Exercise instructions:
Among the lines below, list those containing the string "scene".
##########
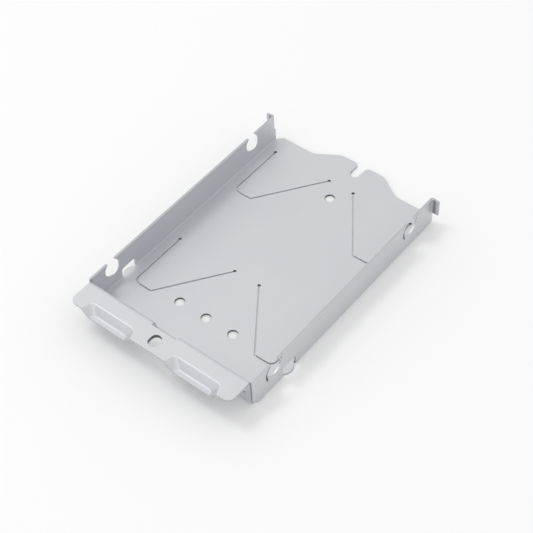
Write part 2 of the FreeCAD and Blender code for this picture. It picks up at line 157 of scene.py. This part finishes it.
def zinc_plated_steel():
    made, tree = empty_material("zinc_plated_steel")
    place = add_node(tree, "ShaderNodeTexCoord")
    cloud = add_node(tree, "ShaderNodeTexNoise",
                     sockets={"Scale": 1 / (CLOUD_MM * MM), "Detail": 3.0, "Roughness": 0.5},
                     links={"Vector": place.outputs["Object"]})
    grain_scale = (1 / (GRAIN_MM * MM), 1 / (GRAIN_LENGTH_MM * MM), 1 / (GRAIN_MM * MM))
    along = add_node(tree, "ShaderNodeMapping", sockets={"Scale": grain_scale},
                     links={"Vector": place.outputs["Object"]})
    grain = add_node(tree, "ShaderNodeTexNoise",
                     sockets={"Scale": 1.0, "Detail": 4.0, "Roughness": 0.6},
                     links={"Vector": along.outputs["Vector"]})
    tint = add_node(tree, "ShaderNodeMix", {"data_type": "RGBA"},
                    {"A": srgb("CDCFD4"), "B": srgb("D3D4D7")},
                    {"Factor": cloud.outputs["Fac"]})
    streak = add_node(tree, "ShaderNodeMapRange",
                      sockets={"From Min": 0.3, "From Max": 0.7, "To Min": 0.994, "To Max": 1.006},
                      links={"Value": grain.outputs["Fac"]})
    shade = add_node(tree, "ShaderNodeMix", {"data_type": "RGBA", "blend_type": "MULTIPLY"},
                     {"Factor": 1.0},
                     {"A": tint.outputs["Result"], "B": streak.outputs["Result"]})
    dull = add_node(tree, "ShaderNodeMapRange",
                    sockets={"From Min": 0.25, "From Max": 0.75, "To Min": 0.46, "To Max": 0.54},
                    links={"Value": cloud.outputs["Fac"]})
    relief = add_node(tree, "ShaderNodeBump",
                      sockets={"Strength": 0.04, "Distance": 0.01 * MM},
                      links={"Height": grain.outputs["Fac"]})
    axes = add_node(tree, "ShaderNodeSeparateXYZ", links={"Vector": place.outputs["Object"]})
    side = add_node(tree, "ShaderNodeMath", {"operation": "ABSOLUTE"}, links={0: axes.outputs["X"]})
    painted_shade_arcs, painted_highlight_rims = [], []
    # Painted shade: a dark arc on the front side of each screw seat and of the dimple at each notch's rear
    # tip.
    for notch in (-NOTCH_MM, NOTCH_MM):
        painted_shade_arcs.append(arc_mask(tree, place, (notch, SEAT_Z_MM), *SEAT_ARC))
        painted_shade_arcs.append(arc_mask(tree, place, (notch + PIP_MM[0], PIP_MM[1]), *PIP_ARC))
        # Painted highlight: a bright rim on the lower rear of each notch.
        painted_highlight_rims.append(arc_mask(tree, place, (notch, NOTCH_Z_MM), *NOTCH_RIM))
    painted_shade_arcs = limited(tree, strongest(tree, painted_shade_arcs), side.outputs[0], *OUTER_FACE_MM)
    painted_highlight_rims = limited(tree, strongest(tree, painted_highlight_rims), side.outputs[0], *WHOLE_WALL_MM)
    # Painted shade in the hollow of each ear's fold.
    painted_fold_shade = add_node(tree, "ShaderNodeMapRange",
                         sockets={"From Min": FOLD_END_MM[1] * MM, "From Max": FOLD_END_MM[0] * MM},
                         links={"Value": side.outputs[0]})
    painted_fold_shade = limited(tree, painted_fold_shade, side.outputs[0], *FOLD_START_MM)
    painted_fold_shade = limited(tree, painted_fold_shade, axes.outputs["Y"], *FOLD_FRONT_MM)
    # The painted shade and painted highlight tints are mixed over the plated tint.
    painted_marks = ((painted_shade_arcs, "2C2D2F", 0.9), (painted_fold_shade, "4A4B4E", 0.6), (painted_highlight_rims, "FFFFFF", 0.9))
    skin_tint = shade.outputs["Result"]
    for mask, colour, most in painted_marks:
        part = add_node(tree, "ShaderNodeMapRange", sockets={"To Max": most},
                        links={"Value": mask.outputs[0]})
        marked = add_node(tree, "ShaderNodeMix", {"data_type": "RGBA"}, {"B": srgb(colour)},
                          {"Factor": part.outputs[0], "A": skin_tint})
        skin_tint = marked.outputs["Result"]
    skin = add_node(tree, "ShaderNodeBsdfPrincipled",
                    sockets={"Metallic": 0.8},
                    links={"Base Color": skin_tint,
                           "Roughness": dull.outputs["Result"],
                           "Normal": relief.outputs["Normal"]})
    add_node(tree, "ShaderNodeOutputMaterial", links={"Surface": skin.outputs["BSDF"]})
    return made


# The same sheet where the shears and punches cut it, taken as bare steel. It is a
# little darker than the plated faces, with short upright streaks of torn metal
# that are drawn coarse enough to show.
TEAR_MM = 0.25
TEAR_LENGTH_MM = 1.2


def sheared_edge():
    made, tree = empty_material("sheared_steel_edge")
    place = add_node(tree, "ShaderNodeTexCoord")
    across = add_node(tree, "ShaderNodeMapping",
                      sockets={"Scale": (1 / (TEAR_MM * MM), 1 / (TEAR_MM * MM), 1 / (TEAR_LENGTH_MM * MM))},
                      links={"Vector": place.outputs["Object"]})
    torn = add_node(tree, "ShaderNodeTexNoise",
                    sockets={"Scale": 1.0, "Detail": 2.0, "Roughness": 0.5},
                    links={"Vector": across.outputs["Vector"]})
    tint = add_node(tree, "ShaderNodeMix", {"data_type": "RGBA"},
                    {"A": srgb("B8BABE"), "B": srgb("C4C6CA")},
                    {"Factor": torn.outputs["Fac"]})
    relief = add_node(tree, "ShaderNodeBump",
                      sockets={"Strength": 0.4, "Distance": 0.02 * MM},
                      links={"Height": torn.outputs["Fac"]})
    skin = add_node(tree, "ShaderNodeBsdfPrincipled",
                    sockets={"Metallic": 0.8, "Roughness": 0.5},
                    links={"Base Color": tint.outputs["Result"],
                           "Normal": relief.outputs["Normal"]})
    add_node(tree, "ShaderNodeOutputMaterial", links={"Surface": skin.outputs["BSDF"]})
    return made


# The bores of the pierced holes, the slot ends and the fixing slot, drawn in a
# dark steel grey, much darker than the faces, with a mottle that is drawn coarse
# enough to show. They are taken as bare, burnished steel, with rub marks that
# are drawn coarse enough to show.
MOTTLE_MM = 0.6


def punched_bore():
    made, tree = empty_material("punched_bore")
    place = add_node(tree, "ShaderNodeTexCoord")
    mottle = add_node(tree, "ShaderNodeTexNoise",
                   sockets={"Scale": 1 / (MOTTLE_MM * MM), "Detail": 2.0, "Roughness": 0.5},
                   links={"Vector": place.outputs["Object"]})
    tint = add_node(tree, "ShaderNodeMix", {"data_type": "RGBA"},
                    {"A": srgb("5C5D60"), "B": srgb("76777A")},
                    {"Factor": mottle.outputs["Fac"]})
    skin = add_node(tree, "ShaderNodeBsdfPrincipled",
                    sockets={"Metallic": 0.8, "Roughness": 0.4},
                    links={"Base Color": tint.outputs["Result"]})
    add_node(tree, "ShaderNodeOutputMaterial", links={"Surface": skin.outputs["BSDF"]})
    return made


# A face counts as a bore by its place, unless it lies flat.
HOLE_SLACK_MM = 0.1
FIXING_REACH_MM = (2.9, 3.2)
FIXING_LOW_MM = 11.3
LYING = 0.5


def is_bore(face):
    x, y, z = (c / MM for c in face.center)
    if abs(face.normal[2]) > LYING:
        return False
    if z < SHEET_MM:
        return any(math.hypot(abs(x) - hole[0], y - hole[1]) < hole[2] + HOLE_SLACK_MM for hole in PIERCED_MM)
    near_fixing = abs(x - FIXING_MM[0]) < FIXING_REACH_MM[0] and abs(y - FIXING_MM[1]) < FIXING_REACH_MM[1]
    return z > FIXING_LOW_MM and near_fixing


# A face counts as sheared by its place and by how far it looks along each axis:
# under EDGE_ON it stands on edge to the axis, and over SQUARE it faces it.
EDGE_ON = 0.3
SQUARE = 0.9
WALL_RIM = 0.95
REAR_CUTS_MM = 6
EAR_ROOT_MM = 1
TOP_SLACK_MM = 0.01
SEAM_SLACK_MM = 0.03
SIDE_SLACK_MM = 0.1
FRONT_SLACK_MM = 0.02


def is_sheared(face):
    x, y, z = (abs(face.center[0]) / MM, face.center[1] / MM, face.center[2] / MM)
    across, along, upward = (abs(c) for c in face.normal)
    wall_in = WALL_OUT_MM - SHEET_MM
    if z < SHEET_MM and upward < EDGE_ON and y > FRONT_BEND_MM:
        return y > EAR_FRONT_MM - REAR_CUTS_MM or TAB_ENDS_MM[0] < y < TAB_ENDS_MM[1]
    if wall_in < x < WALL_OUT_MM and z > SHEET_MM and along + upward > WALL_RIM:
        near_seat = min(abs(y - NOTCH_MM), abs(y + NOTCH_MM)) < SEAT_MM
        seat = near_seat and z < WALL_TOP_MM - TOP_SLACK_MM
        return not seat and (y > FRONT_BEND_MM or upward > SQUARE)
    if x > WALL_OUT_MM and y > EAR_FRONT_MM - EAR_ROOT_MM:
        return along < EDGE_ON
    if y < FRONT_BEND_MM and across > SQUARE and z < WALL_TOP_MM - SHEET_MM:
        return min(abs(x - LIP_HALF_MM), abs(x - LIP_HALF_MM - SEAM_MM)) < SEAM_SLACK_MM
    if FRONT_FACE_MM < y < FRONT_FACE_MM + SHEET_MM and along < EDGE_ON:
        return True
    if z > WALL_TOP_MM - SHEET_MM and y < FRONT_FACE_MM:
        corner = x > LIP_HALF_MM - LIP_CORNER_MM and y < LIP_FRONT_MM + LIP_CORNER_MM
        return upward < EDGE_ON and (corner or x > LIP_HALF_MM - SIDE_SLACK_MM)
    return y < LIP_FRONT_MM + FRONT_SLACK_MM and along > SQUARE


# The bracket shown is a merged copy of the CAD solid. Only its sharp edges change:
# they are broken by the burr's width.
MERGE_MM = 0.001
FLAT_DEGREES = 0.3
BURR_DEGREES = 40
SMOOTH_DEGREES = 50
FLAT_WEIGHT = 80
PLATED, SHEARED, BORE = range(3)

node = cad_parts["drive_bracket"]
bpy.ops.object.select_all(action="DESELECT")
bracket = node.copy()
bracket.data = node.data.copy()
bracket.name = "pressed_bracket"
bpy.context.scene.collection.objects.link(bracket)
bpy.context.view_layer.objects.active = bracket
bracket.select_set(True)
bpy.ops.object.mode_set(mode="EDIT")
bpy.ops.mesh.select_all(action="SELECT")
bpy.ops.mesh.remove_doubles(threshold=MERGE_MM * MM)
bpy.ops.mesh.dissolve_limited(angle_limit=math.radians(FLAT_DEGREES))
bpy.ops.object.mode_set(mode="OBJECT")
bracket.data.materials.clear()
for finish in (zinc_plated_steel(), sheared_edge(), punched_bore()):
    bracket.data.materials.append(finish)
for face in bracket.data.polygons:
    face.material_index = BORE if is_bore(face) else SHEARED if is_sheared(face) else PLATED
burr = bracket.modifiers.new("burr", "BEVEL")
burr.width = BURR_MM * MM
burr.segments = 2
burr.limit_method = "ANGLE"
burr.angle_limit = math.radians(BURR_DEGREES)
burr.use_clamp_overlap = False
burr.loop_slide = False
bpy.ops.object.modifier_apply(modifier=burr.name)
bpy.ops.object.shade_smooth_by_angle(angle=math.radians(SMOOTH_DEGREES))
flats = bracket.modifiers.new("flats", "WEIGHTED_NORMAL")
flats.keep_sharp = True
flats.weight = FLAT_WEIGHT
bpy.ops.object.modifier_apply(modifier=flats.name)
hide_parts("drive_bracket")
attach(bracket, "root")

# The table and the studio.
# Plain matt white paper, a hair below the sheet so that they share no plane, in a
# light tent: a soft box above and to the left of the bracket, a weak one in front,
# and bright cloth all round, with strengths fitted to the photograph's tones.
TABLE_GAP_MM = 0.03
TABLE_M = 6.0
TENT_STRENGTH = 0.92
AIM = Vector((0.0, 0.0, 0.0))

bpy.ops.object.select_all(action="DESELECT")
bpy.ops.mesh.primitive_plane_add(size=TABLE_M, location=(0.0, 0.0, -TABLE_GAP_MM * MM))
table = bpy.context.active_object
table.name = "table"
paper = bpy.data.materials.new("seamless_paper")
paper.use_nodes = True
paper_skin = paper.node_tree.nodes["Principled BSDF"]
paper_skin.inputs["Base Color"].default_value = srgb("F4F4F4")
paper_skin.inputs["Roughness"].default_value = 0.9
paper_skin.inputs["Specular IOR Level"].default_value = 0.0
table.data.materials.append(paper)

room = bpy.data.worlds.new("light_tent")
room.use_nodes = True
room.node_tree.nodes["Background"].inputs["Color"].default_value = srgb("FFFFFF")
room.node_tree.nodes["Background"].inputs["Strength"].default_value = TENT_STRENGTH
bpy.context.scene.world = room


def soft_box(name, place, size, power):
    lamp = bpy.data.lights.new(name, "AREA")
    lamp.shape = "SQUARE"
    lamp.size = size
    lamp.energy = power
    holder = bpy.data.objects.new(name, lamp)
    bpy.context.scene.collection.objects.link(holder)
    holder.location = place
    holder.rotation_euler = (AIM - Vector(place)).to_track_quat("-Z", "Y").to_euler()


soft_box("crest_box", (-0.5, -0.15, 1.0), size=0.3, power=1.9)
soft_box("front_box", (0.0, -1.1, 0.5), size=0.6, power=0.8)

# The camera.
# It stands at the photograph's viewing angle. Its place, turn and lens were solved
# from points and edges of the photograph, with the drive's size for the scale.
LENS_MM = 93.21
SENSOR_MM = 36.0
CLIP_M = (0.01, 10.0)
STAND = Vector((0.20979, -0.24013, 0.36574))
AZIMUTH = 40.918
ELEVATION = 49.010
ROLL = -3.104

azimuth, elevation = math.radians(AZIMUTH), math.radians(ELEVATION)
back = Vector((math.sin(azimuth) * math.cos(elevation),
               -math.cos(azimuth) * math.cos(elevation),
               math.sin(elevation)))
right = Vector((math.cos(azimuth), math.sin(azimuth), 0.0))
up = back.cross(right)
turn = Matrix((right, up, back)).transposed() @ Matrix.Rotation(math.radians(ROLL), 3, "Z")
lens = bpy.data.cameras.new("camera")
lens.sensor_width = SENSOR_MM
lens.lens = LENS_MM
lens.clip_start, lens.clip_end = CLIP_M
camera = bpy.data.objects.new("camera", lens)
bpy.context.scene.collection.objects.link(camera)
camera.matrix_world = Matrix.Translation(STAND) @ turn.to_4x4()
bpy.context.scene.camera = camera

bpy.context.scene.view_settings.view_transform = "Standard"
##########
Answer to the task:
Write part 2 of the FreeCAD and Blender code for this picture. It picks up at line 157 of scene.py. This part finishes it.
bpy.context.scene.collection.objects.link(bracket)
bpy.context.scene.world = room
    bpy.context.scene.collection.objects.link(holder)
bpy.context.scene.collection.objects.link(camera)
bpy.context.scene.camera = camera
bpy.context.scene.view_settings.view_transform = "Standard"